Speaking of the troposphere he claims is being used as the aforementioned sewer, Gore said, “We're still putting 162 million tons [of greenhouse gas] into it every single day and the accumulated amount is now trapping as much extra heat as would be released by 600,000 Hiroshima-class atomic bombs exploding every single day on the earth.”

That, Gore said angrily, is “what's boiling the oceans, creating these atmospheric rivers, and the rain bombs, and sucking the moisture out of the land, and creating the droughts, and melting the ice and raising the sea level, and causing these waves of climate refugees.”

Greenpeace calls foul

Environmental activist group Greenpeace was among those calling out uber-rich attendees – like Gore – for their posturing at the World Economic Forum, blasting them for, as the New York Post noted, their “ecological hypocrisy.”

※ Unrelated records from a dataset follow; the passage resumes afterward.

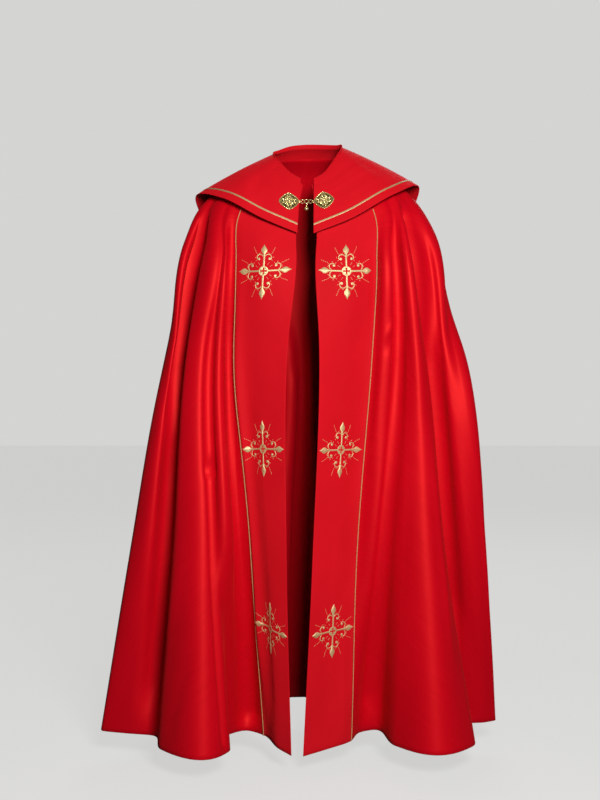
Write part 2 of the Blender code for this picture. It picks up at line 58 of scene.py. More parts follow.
SHOULDERS = (
    # name        z_front  z_left   z_right  z_back   half_l  half_r  front   back    square
    ("neck",      -0.056,   0.002,   0.014,   0.016,  0.077,  0.079,  0.084,  0.066,  2.0),
    ("yoke",      -0.100,  -0.031,  -0.014,  -0.026,  0.160,  0.163,  0.116,  0.110,  2.1),
    ("shoulder",  -0.168,  -0.094,  -0.077,  -0.110,  0.243,  0.246,  0.146,  0.146,  2.3),
    ("arm",       -0.245,  -0.190,  -0.175,  -0.225,  0.291,  0.303,  0.182,  0.168,  2.4),
)
# The front of the cloth, a row for each edge, seam, crest or valley from the front round to the
# side. az: degrees from the front (-Y), right (+X) positive, at the neck and the arm ring;
# sink: metres it lies back (+Y) of the arm ring; x, y: where it runs at elbow height, half way
# down and at the hem; drop: metres that it hangs under the hem's height.
LEFT_FOLDS = (
    # name             az_neck  az_arm   sink    x_elbow y_elbow x_half  y_half  x_hem   y_hem   drop  full
    ("edge_left",         -8.0,    -3.2,  0.000,  -0.046, -0.205, -0.049, -0.216, -0.038, -0.160, 0.020, 1.00),
    ("bend_left",        -36.0,   -17.0,  0.000,  -0.105, -0.173, -0.092, -0.182, -0.070, -0.122, 0.012, 0.80),
    ("seam_left",        -62.0,   -30.2,  0.014,  -0.170, -0.134, -0.133, -0.132, -0.104, -0.035, 0.004, 0.80),
    ("valley_left",      -66.0,   -32.6,  0.010,  -0.179, -0.130, -0.152, -0.137, -0.147, -0.003, 0.000, 0.80),
    ("pleat_left",       -75.0,   -36.6, -0.002,  -0.206, -0.166, -0.196, -0.206, -0.190, -0.040, 0.000, 1.00),
    ("corner_left",      -82.0,   -39.2,  0.004,  -0.221, -0.157, -0.213, -0.203, -0.185, -0.200, 0.000, 0.80),
    ("crest_left_1",     -88.0,   -42.5, -0.004,  -0.236, -0.166, -0.232, -0.226, -0.229, -0.267, 0.000, 1.00),
    ("flank_left_out",   -93.0,   -53.0,  0.004,  -0.276, -0.148, -0.304, -0.194, -0.345, -0.178, 0.000, 0.80),
    ("tuck_left",        -96.0,   -58.5,  0.030,  -0.292, -0.094, -0.332, -0.098, -0.375, -0.050, 0.000, 0.70),
    ("panel_left",       -99.0,   -71.0, -0.012,  -0.320, -0.103, -0.376, -0.112, -0.438, -0.030, 0.000, 1.00),
    ("crest_left_2",    -104.0,   -90.0,  0.000,  -0.331, -0.070, -0.416, -0.080, -0.504, -0.004, 0.000, 0.60),
)
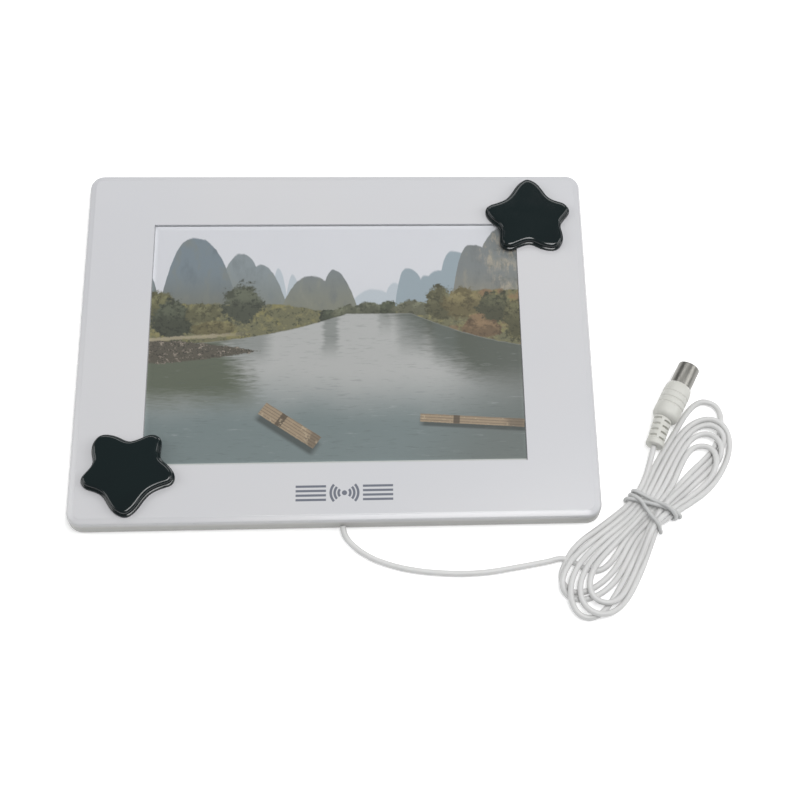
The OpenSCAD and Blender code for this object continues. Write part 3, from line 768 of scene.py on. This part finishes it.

“Europe is experiencing the warmest January days ever recorded and communities around the world are grappling with extreme weather events supercharged by the climate crisis,” said Klara Maria Schenk of the organization. “Meanwhile, the rich and powerful flock to Davis in ultra-polluting, socially inequitable private jets to discuss climate and inequality behind closed doors.”

While arguments about the double standards exhibited by WEF attendees and their private jets are certainly well-taken, a different type of objection to the seemingly hypocritical riches enjoyed by the likes of Gore was sarcastically conveyed by journalist Jim Treacher who tweeted, “[That feeling when] you made millions screaming the sky was falling and then it didn't.”